Mas devo advertir-vos que esses tipos de instrumentos não são exteriores a esses seres, e que
pertencem ao próprio organismo de sua
vista. É claro que essa construção óptica e esse poder de visão são
naturais nesses mundos e não sobrenaturais. Pensai um pouco nos insetos que
gozam da propriedade de contrair ou de alongar os olhos, como os tubos de uma
luneta, de inflar ou aplanar o cristalino para dele fazer uma lente de
diferentes graus, ou ainda concentrar no mesmo foco uma porção de olhos
assestados como outros tantos microscópios, para captar o infinitamente
pequeno, e podereis mais legitimamente admitir a faculdade desses seres
extraterrenos.
O mundo onde se acha Lúmen está
a uma distância tal da Terra que a luz não chega de um ao outro senão ao cabo
de setenta e dois anos. Ora, nascido em 1793 e morto em 1864, à sua chegada em
Capela, de onde lança o olhar sobre Paris, Lúmen não conhece mais a Paris que
acaba de deixar. Os raios luminosos partidos da Terra, só chegando a Capela
depois de setenta e dois anos, trar-lhe-iam a imagem do que aí se passava em
1793.
Eis a parte realmente científica
do relato. Todas as dificuldades aí são resolvidas da maneira mais lógica. Os
dados, admitidos em teoria pela Ciência, aí são demonstrados pela experiência;
mas não podendo essa experiência ser feita diretamente pelos homens, o autor
supõe um Espírito que dá conta de suas sensações, e colocado em condições de
poder estabelecer uma comparação entre a Terra e o mundo que habita.

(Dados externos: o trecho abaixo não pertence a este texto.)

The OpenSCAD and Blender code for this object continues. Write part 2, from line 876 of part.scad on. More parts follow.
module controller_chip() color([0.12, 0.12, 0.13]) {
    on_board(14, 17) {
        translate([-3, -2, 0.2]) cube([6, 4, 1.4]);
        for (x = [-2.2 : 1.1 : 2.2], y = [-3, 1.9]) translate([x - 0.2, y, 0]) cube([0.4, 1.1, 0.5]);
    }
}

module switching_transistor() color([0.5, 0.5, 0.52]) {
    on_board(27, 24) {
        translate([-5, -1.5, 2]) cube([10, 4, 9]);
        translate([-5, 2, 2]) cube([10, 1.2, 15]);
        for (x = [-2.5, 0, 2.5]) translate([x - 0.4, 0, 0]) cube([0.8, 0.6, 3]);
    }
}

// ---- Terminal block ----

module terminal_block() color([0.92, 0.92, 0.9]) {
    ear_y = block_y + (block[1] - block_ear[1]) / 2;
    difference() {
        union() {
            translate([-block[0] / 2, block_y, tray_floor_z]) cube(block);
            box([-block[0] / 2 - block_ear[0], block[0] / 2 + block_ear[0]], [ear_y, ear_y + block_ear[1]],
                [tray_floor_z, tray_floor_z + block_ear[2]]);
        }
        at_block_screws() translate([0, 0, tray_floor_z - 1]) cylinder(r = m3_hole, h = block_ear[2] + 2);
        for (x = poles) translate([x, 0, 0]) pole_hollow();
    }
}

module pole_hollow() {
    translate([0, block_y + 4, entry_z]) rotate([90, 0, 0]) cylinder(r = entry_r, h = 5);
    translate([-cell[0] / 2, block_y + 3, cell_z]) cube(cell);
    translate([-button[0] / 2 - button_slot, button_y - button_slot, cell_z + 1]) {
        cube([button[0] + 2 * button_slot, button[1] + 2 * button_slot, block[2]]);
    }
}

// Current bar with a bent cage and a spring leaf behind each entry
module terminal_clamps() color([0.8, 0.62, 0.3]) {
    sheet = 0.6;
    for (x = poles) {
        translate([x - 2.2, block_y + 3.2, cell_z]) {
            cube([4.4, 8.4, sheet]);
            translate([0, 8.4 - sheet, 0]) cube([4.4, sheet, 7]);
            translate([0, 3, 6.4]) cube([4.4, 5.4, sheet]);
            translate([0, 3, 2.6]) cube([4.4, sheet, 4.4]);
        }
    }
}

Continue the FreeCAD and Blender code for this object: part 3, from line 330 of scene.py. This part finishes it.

A ideia é engenhosa e nova. É a
primeira vez que o Espiritismo verdadeiro e sério, embora anônimo, é associado
à ciência positiva, e isto por um homem capaz de apreciar um e outra, e de
captar o traço de união que um dia os deverá ligar. Este trabalho, ao qual
reconhecemos, sem restrição, uma importância capital, parece-nos ser um
daqueles que os Espíritos nos anunciaram como devendo marcar o presente ano.
Analisaremos esta segunda parte num próximo artigo.